* _RECORDS FOR THE TASK_:

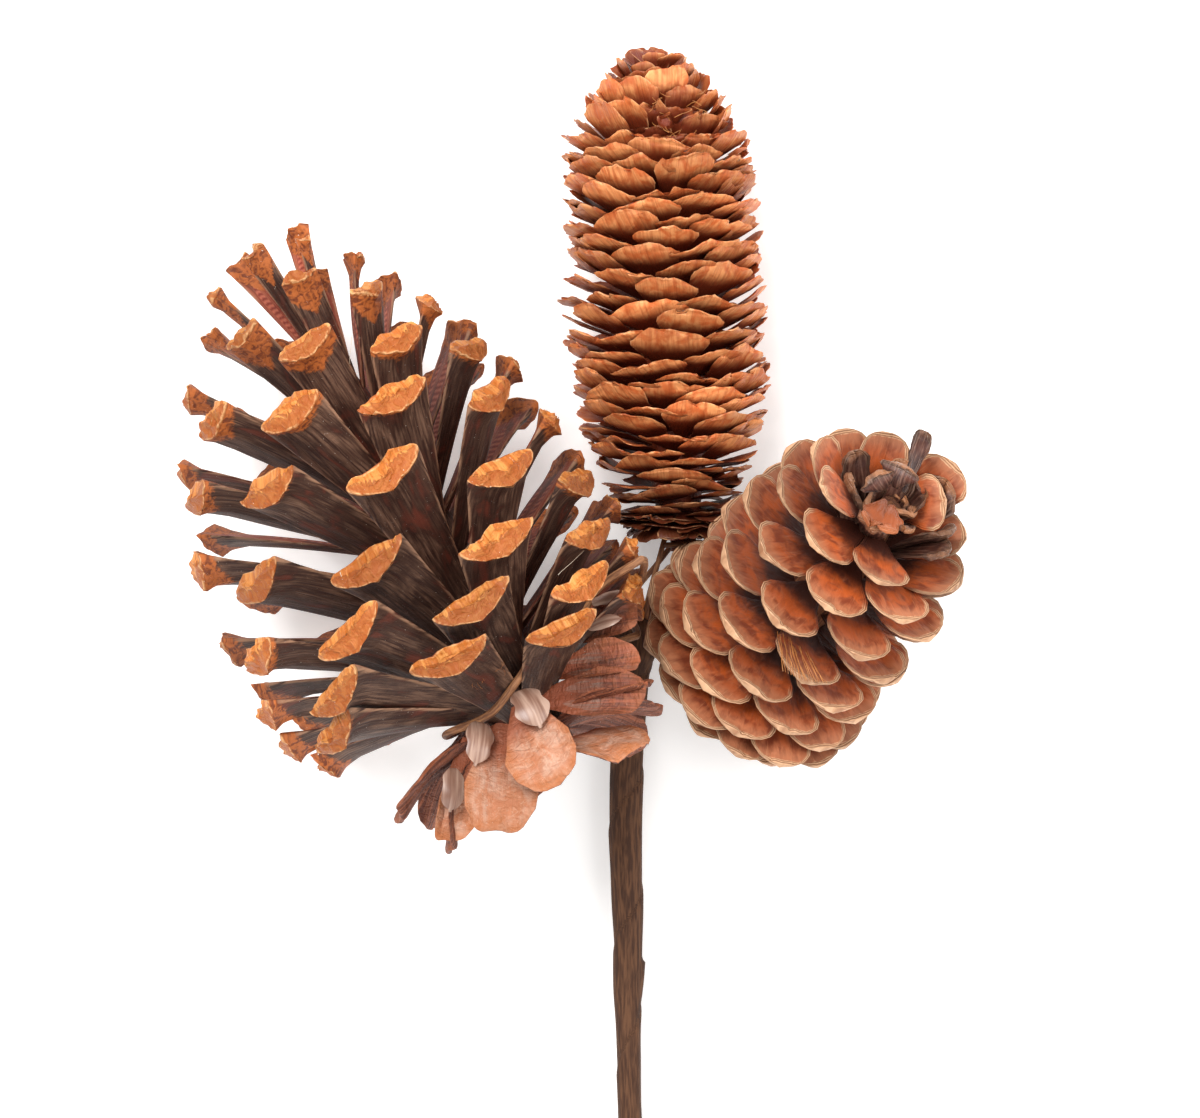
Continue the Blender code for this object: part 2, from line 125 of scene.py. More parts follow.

---

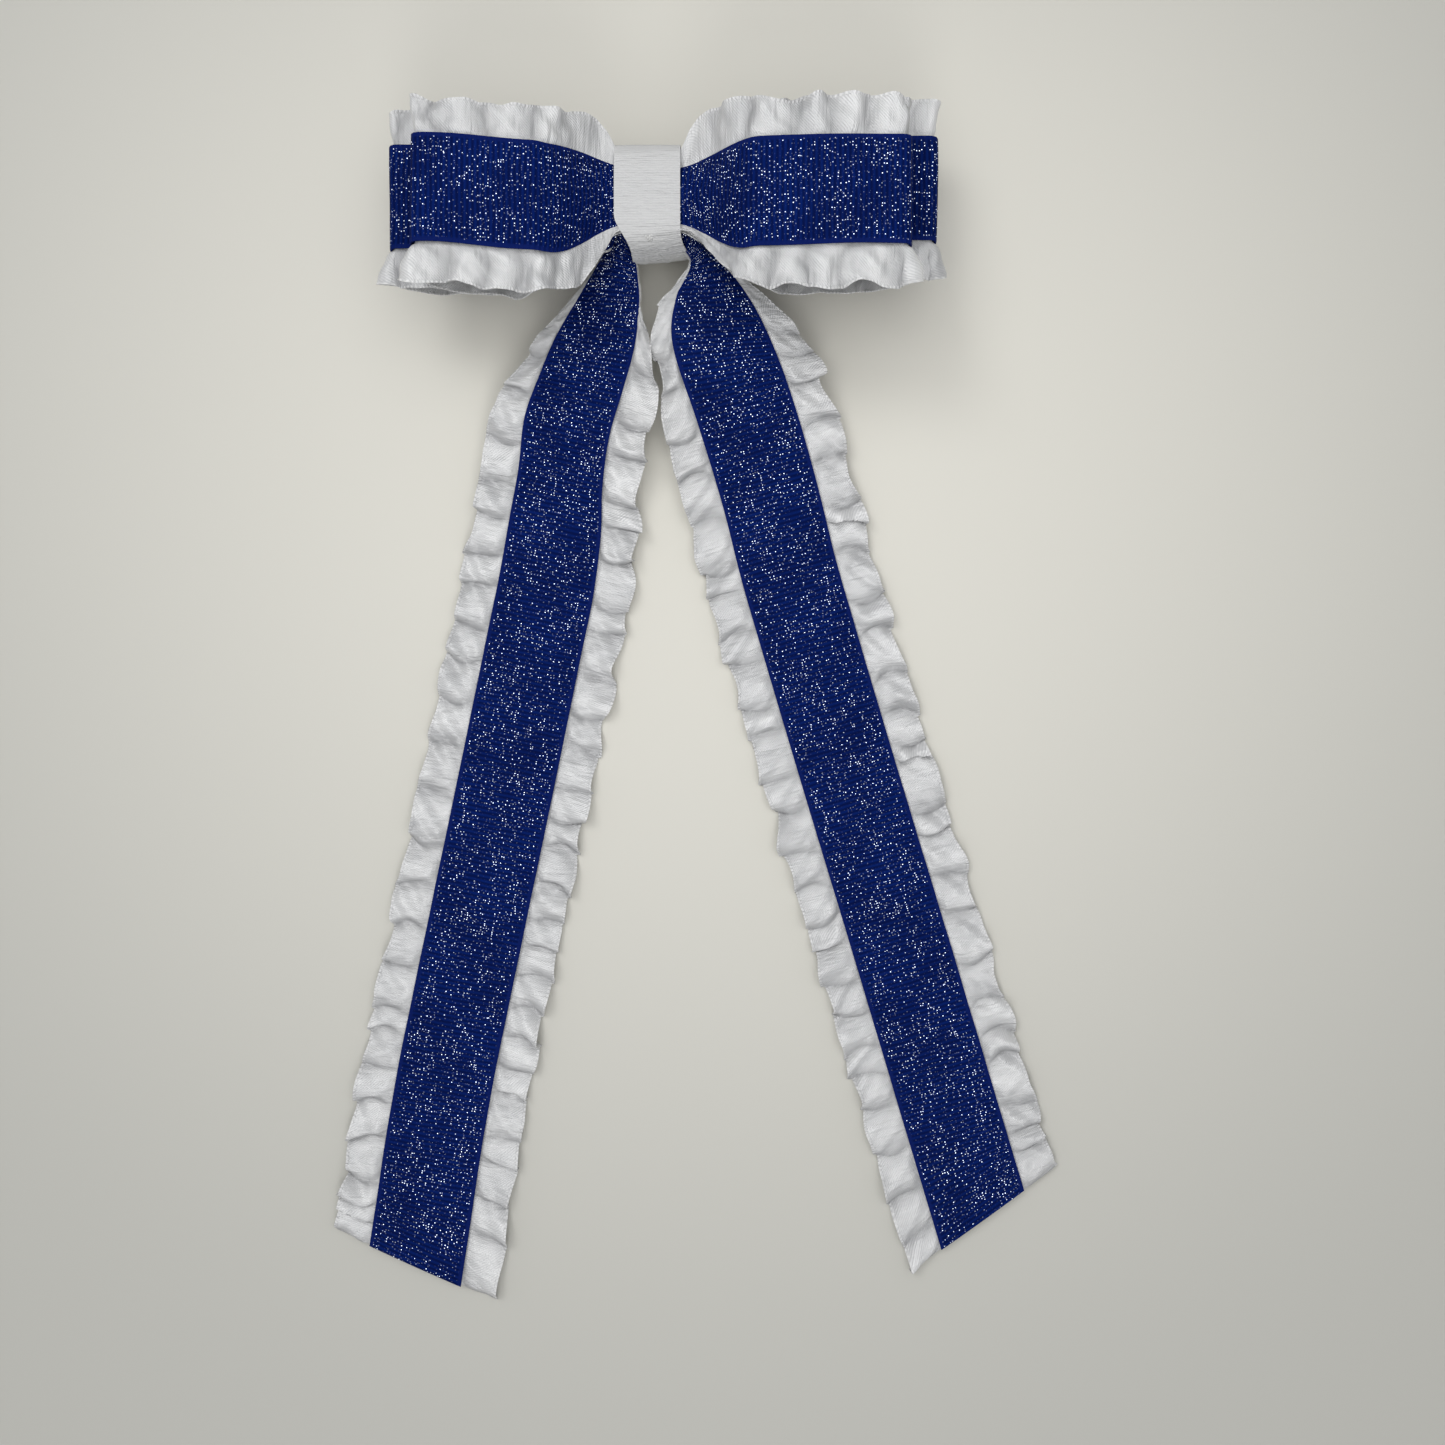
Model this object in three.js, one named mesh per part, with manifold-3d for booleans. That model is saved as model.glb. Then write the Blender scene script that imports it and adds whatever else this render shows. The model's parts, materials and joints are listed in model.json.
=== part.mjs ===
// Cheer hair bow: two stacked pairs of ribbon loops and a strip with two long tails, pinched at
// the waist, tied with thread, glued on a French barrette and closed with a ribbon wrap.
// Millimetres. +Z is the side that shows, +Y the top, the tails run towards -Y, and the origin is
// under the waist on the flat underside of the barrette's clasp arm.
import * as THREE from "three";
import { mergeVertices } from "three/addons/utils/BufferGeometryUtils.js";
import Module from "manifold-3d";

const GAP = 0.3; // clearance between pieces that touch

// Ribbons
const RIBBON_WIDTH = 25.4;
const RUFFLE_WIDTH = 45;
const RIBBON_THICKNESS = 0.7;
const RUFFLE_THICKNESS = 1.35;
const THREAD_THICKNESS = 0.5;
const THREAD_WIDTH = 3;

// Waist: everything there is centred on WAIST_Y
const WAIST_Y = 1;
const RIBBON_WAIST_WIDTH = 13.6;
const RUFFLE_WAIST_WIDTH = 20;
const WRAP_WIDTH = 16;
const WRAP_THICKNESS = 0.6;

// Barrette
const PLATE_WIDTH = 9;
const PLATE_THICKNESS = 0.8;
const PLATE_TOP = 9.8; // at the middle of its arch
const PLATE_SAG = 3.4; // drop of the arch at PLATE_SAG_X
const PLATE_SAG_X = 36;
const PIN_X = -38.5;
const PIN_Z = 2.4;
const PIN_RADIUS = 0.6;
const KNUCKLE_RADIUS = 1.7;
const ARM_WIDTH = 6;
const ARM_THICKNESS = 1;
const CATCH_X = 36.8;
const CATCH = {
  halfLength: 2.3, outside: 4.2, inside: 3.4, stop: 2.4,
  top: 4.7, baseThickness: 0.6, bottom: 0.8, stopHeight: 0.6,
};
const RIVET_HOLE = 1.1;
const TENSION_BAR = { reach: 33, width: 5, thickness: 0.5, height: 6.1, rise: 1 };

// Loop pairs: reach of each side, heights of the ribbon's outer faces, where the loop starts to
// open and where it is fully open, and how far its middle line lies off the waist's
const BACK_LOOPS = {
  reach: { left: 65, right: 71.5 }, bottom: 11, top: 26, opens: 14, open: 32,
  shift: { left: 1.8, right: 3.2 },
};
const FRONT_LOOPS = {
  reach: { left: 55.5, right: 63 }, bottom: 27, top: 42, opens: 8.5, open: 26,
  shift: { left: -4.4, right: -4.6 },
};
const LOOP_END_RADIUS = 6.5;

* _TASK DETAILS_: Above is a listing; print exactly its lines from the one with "Model this object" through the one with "const WRAP_THICKNESS = 0.6;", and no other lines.

* _FINISHED ANSWER_:
Model this object in three.js, one named mesh per part, with manifold-3d for booleans. That model is saved as model.glb. Then write the Blender scene script that imports it and adds whatever else this render shows. The model's parts, materials and joints are listed in model.json.
=== part.mjs ===
// Cheer hair bow: two stacked pairs of ribbon loops and a strip with two long tails, pinched at
// the waist, tied with thread, glued on a French barrette and closed with a ribbon wrap.
// Millimetres. +Z is the side that shows, +Y the top, the tails run towards -Y, and the origin is
// under the waist on the flat underside of the barrette's clasp arm.
import * as THREE from "three";
import { mergeVertices } from "three/addons/utils/BufferGeometryUtils.js";
import Module from "manifold-3d";

const GAP = 0.3; // clearance between pieces that touch

// Ribbons
const RIBBON_WIDTH = 25.4;
const RUFFLE_WIDTH = 45;
const RIBBON_THICKNESS = 0.7;
const RUFFLE_THICKNESS = 1.35;
const THREAD_THICKNESS = 0.5;
const THREAD_WIDTH = 3;

// Waist: everything there is centred on WAIST_Y
const WAIST_Y = 1;
const RIBBON_WAIST_WIDTH = 13.6;
const RUFFLE_WAIST_WIDTH = 20;
const WRAP_WIDTH = 16;
const WRAP_THICKNESS = 0.6;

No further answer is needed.